A new law requiring parity for mental health and addiction services takes effect on January 1, 2010

by Government Relations Staff

November 23, 2009 — The Paul Wellstone and Pete Domenici Mental Health Parity and Addiction Equity Act (the Wellstone-Domenici Parity Act) of 2008 takes effect on January 1, 2010. This article highlights a few key aspects of the law and is accompanied by a comprehensive question-and-answer guide (PDF, 118 KB).

The Wellstone-Domenici Parity Act requires equity in health insurance coverage for mental health/substance use benefits compared to medical/surgical benefits for group health plans with more than 50 employees. Historically, health plans have applied higher patient cost-sharing and more restrictive treatment limitations to mental health and substance use benefits compared to physical health benefits. The 2008 federal parity law ends this practice.

The parity law being implemented in January does not require a health plan to provide mental health and substance use benefits. But if the plan does provide such coverage, it must be at parity with physical health coverage. Given the nominal estimated impact of the parity law on health plan premiums (an average increase of approximately 0.4 percent, according to the Congressional Budget Office, or CBO), we do not expect employers to drop mental health benefits coverage in order to evade the new law.

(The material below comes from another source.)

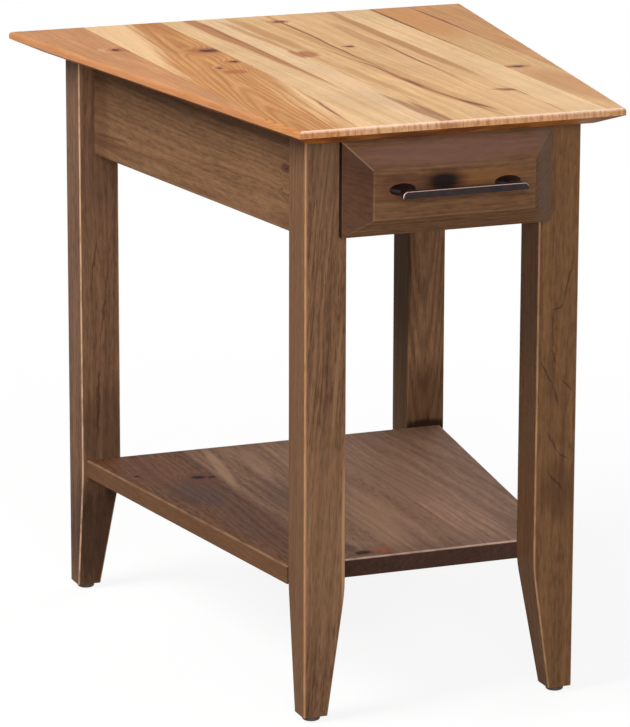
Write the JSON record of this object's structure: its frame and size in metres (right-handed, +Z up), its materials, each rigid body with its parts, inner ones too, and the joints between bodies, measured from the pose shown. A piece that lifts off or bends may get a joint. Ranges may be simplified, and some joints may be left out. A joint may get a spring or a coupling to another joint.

Just as under the 1996 Mental Health Parity Act, the Wellstone-Domenici Parity Act allows a health plan to manage mental health and substance use benefits under the terms and conditions of the plan. Some health plans may react to the new parity requirement by making adjustments to their benefits management in order to meet the new coverage requirements.

Further, the new law provides for an exemption based on cost. After complying with the new law in 2010, if a group health plan has experienced an increase of 2 percent or more in actual total costs with respect to medical/surgical and mental health/substance use benefits, the plan can be exempted from the law if it so chooses. Based on their cost experience beginning in 2011, health plans can elect to seek an exemption if costs increase 1 percent or more. If a plan obtains an exemption, it would still provide mental health benefits — just not at parity with physical health benefits.

The exemption is limited. A health plan may exempt itself only for one year, and then must again comply with the parity requirement in the following year.

Given the limited duration of the exemption and that few plans are expected to meet the cost exemption threshold, it is unlikely that many plans will seek this exemption.

The question-and-answer guide provided in PDF format at the end of this article addresses many more aspects of the Wellstone-Domenici Parity Act. 

We will continue providing members with information and guidance as federal agencies publish regulations to implement the new law early in 2010.